Given its inventive camera cuts and cinematography by Harris Savides (in his fifth collaboration with Van Sant)-- the Blu-ray of Milk actually surpasses its theatrical experience with the sharpest of picture and sound. It also contains the benefit of educating new Blu-ray owners on the best way to maximize their experience of the film with a friendly user's guide (especially helpful given the format's typically confusing menus), the pop-up bar to show you precisely where you are at any given moment, optional subtitles in three languages and three worthwhile featurettes.
The mini-documentaries contain interviews with not only the cast and crew but also the real life consultants who are brought to life in the film and adding a richer understanding of their role and the way that Milk affected their lives including discussions with Cleeve Jones, Daniel Nicoletta, Carol Ruth Silver, Anne Kronenberg, and Allan Baird in "Remembering Harvey." Further going into the making of the feature, we join Van Sant and company on the hunt for the utmost in authenticity in "Hollywood Comes to San Francisco" and "Marching for Equality," making the disc a great achievement for the Blu-ray format and one that also engages the viewer into wanting to learn more.
Whether it's in researching the life of Milk and his colleagues to getting involved in your own community to fight for what's right, the bottom line is-- if you're unmoved by Milk, you may need to check for a pulse as this viewer has been recruited in what I now firmly feel was the best film of last year and ultimately the one which should've earned the Academy Award.

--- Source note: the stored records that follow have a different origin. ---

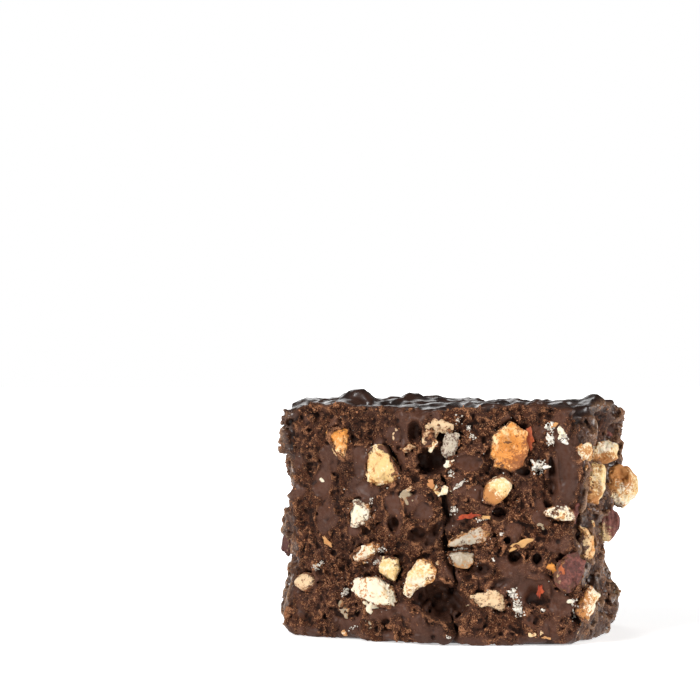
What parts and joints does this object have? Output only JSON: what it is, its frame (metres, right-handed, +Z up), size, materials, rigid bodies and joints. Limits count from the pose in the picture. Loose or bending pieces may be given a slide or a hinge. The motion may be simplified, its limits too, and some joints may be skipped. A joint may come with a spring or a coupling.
{
  "type": "hazelnut toffee block",
  "caption": "Hand-broken block of dark chocolate toffee set with pieces of roasted hazelnut, standing on its flat base.",
  "frame": {"origin": "middle of the bounding box, on the flat base", "axes": "+Z up from the flat base, +X along the width, -Y towards the broken front that the picture shows"},
  "size_m": [0.1076, 0.065, 0.0719],
  "materials": {
    "chocolate": "broken faces dull and crumbly, moulded faces satin",
    "nut_cream": "matt, fibrous",
    "nut_golden": "roasted, faintly oily",
    "nut_tan": "matt",
    "nut_grey": "translucent, waxy",
    "nut_skin": "papery skin"
  },
  "bodies": {
    "root": {"toffee_block": "chocolate", "hazelnut_01": "nut_golden", "hazelnut_02": "nut_cream", "hazelnut_03": "nut_cream", "hazelnut_04": "nut_grey", "hazelnut_05": "nut_golden", "hazelnut_06": "nut_cream", "hazelnut_07": "nut_cream", "hazelnut_08": "nut_tan", "hazelnut_09": "nut_cream", "hazelnut_10": "nut_cream", "hazelnut_11": "nut_cream", "hazelnut_12": "nut_cream", "hazelnut_13": "nut_grey", "hazelnut_14": "nut_grey", "hazelnut_15": "nut_tan", "hazelnut_16": "nut_tan", "hazelnut_17": "nut_cream", "hazelnut_18": "nut_tan", "hazelnut_19": "nut_skin", "hazelnut_20": "nut_golden", "hazelnut_21": "nut_skin", "hazelnut_22": "nut_cream", "hazelnut_23": "nut_cream", "hazelnut_24": "nut_cream", "hazelnut_25": "nut_golden", "hazelnut_26": "nut_cream", "hazelnut_27": "nut_tan", "hazelnut_28": "nut_cream", "hazelnut_29": "nut_grey", "hazelnut_30": "nut_golden", "hazelnut_31": "nut_skin", "hazelnut_32": "nut_cream", "hazelnut_33": "nut_golden", "hazelnut_34": "nut_cream", "hazelnut_35": "nut_tan", "hazelnut_36": "nut_cream", "hazelnut_37": "nut_grey", "hazelnut_38": "nut_golden", "hazelnut_39": "nut_skin", "hazelnut_40": "nut_cream", "hazelnut_41": "nut_golden"}
  },
  "joints": []
}
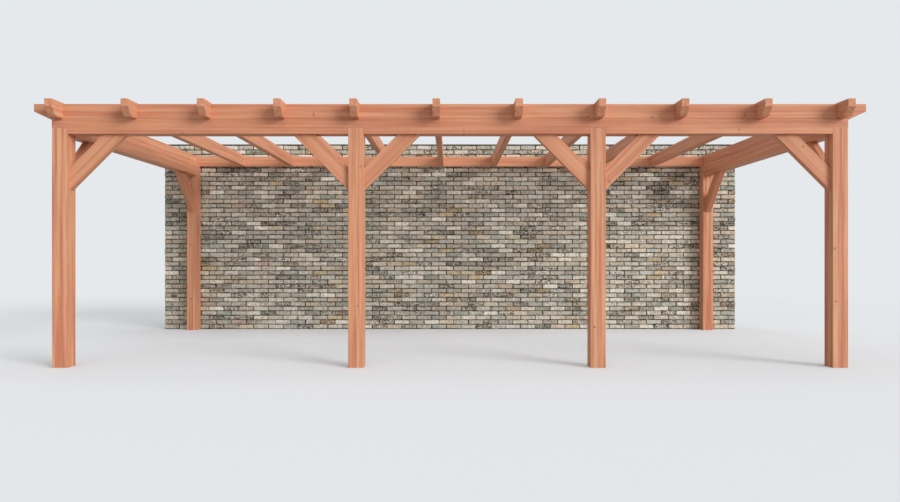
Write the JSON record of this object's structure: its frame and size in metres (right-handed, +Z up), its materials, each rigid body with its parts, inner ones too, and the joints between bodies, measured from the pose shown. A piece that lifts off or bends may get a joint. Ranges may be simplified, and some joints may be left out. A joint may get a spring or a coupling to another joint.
{
  "type": "attached timber veranda frame with brick wall",
  "caption": "Open timber veranda frame with flat rafters, notched beams and corner braces, standing against a free end of brick wall.",
  "frame": {"origin": "on the ground, under the middle of the bounding box", "axes": "+X along the front to the right as seen from outside, +Y from the open front to the wall, +Z up"},
  "size_m": [8.245, 3.804, 2.6732],
  "materials": {
    "timber": "planed, stained, matt",
    "brickwork": "weathered brick with recessed joints"
  },
  "bodies": {
    "root": {"front_post_1": "timber", "front_post_2": "timber", "front_post_3": "timber", "front_post_4": "timber", "back_post_left": "timber", "back_post_right": "timber", "side_beam_left": "timber", "side_beam_right": "timber", "front_beam_lower": "timber", "front_beam_upper": "timber", "wall_plate": "timber", "rafter_1": "timber", "rafter_2": "timber", "rafter_3": "timber", "rafter_4": "timber", "rafter_5": "timber", "rafter_6": "timber", "rafter_7": "timber", "rafter_8": "timber", "rafter_9": "timber", "rafter_10": "timber", "rafter_11": "timber", "front_brace_1_right": "timber", "front_brace_2_right": "timber", "front_brace_3_right": "timber", "front_brace_2_left": "timber", "front_brace_3_left": "timber", "front_brace_4_left": "timber", "side_brace_left_front": "timber", "side_brace_left_back": "timber", "side_brace_right_front": "timber", "side_brace_right_back": "timber", "brick_wall": "brickwork"}
  },
  "joints": []
}
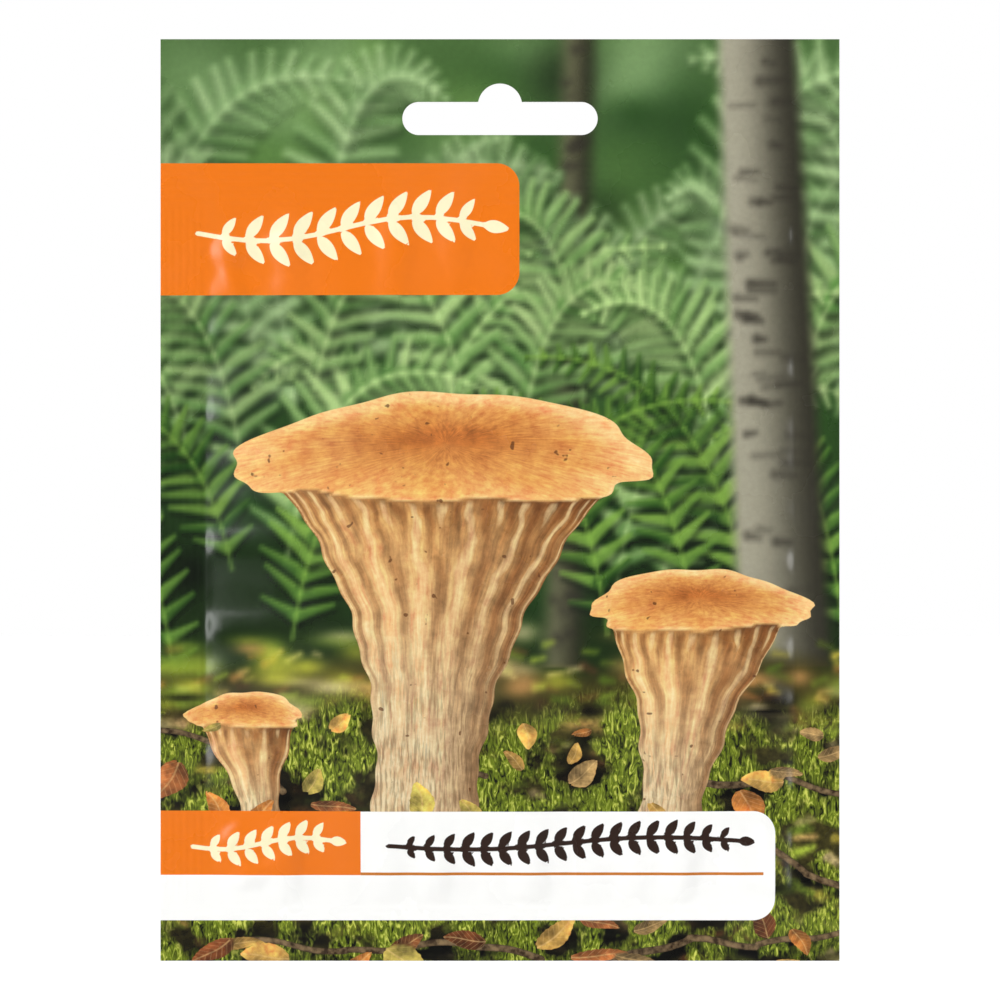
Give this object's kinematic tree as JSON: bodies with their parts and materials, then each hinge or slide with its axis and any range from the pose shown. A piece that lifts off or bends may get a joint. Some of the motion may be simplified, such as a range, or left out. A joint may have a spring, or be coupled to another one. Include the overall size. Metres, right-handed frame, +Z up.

On Tuesday, March 10 cast your own vote by picking it up-- but do so with the warning that it's an experiential event and not just a film. Additionally, it's one wherein you must check your apathy at the door as it reminds you again as great cinema should that we're all in this together and we're all united more by our similarities than we would initially assume are our differences since in the always critical effort to ensure civil rights, we're fighting for each and every one of us regardless of our racial, sexual, gender, and political identity. In other words, consider yourself recruited and get to work.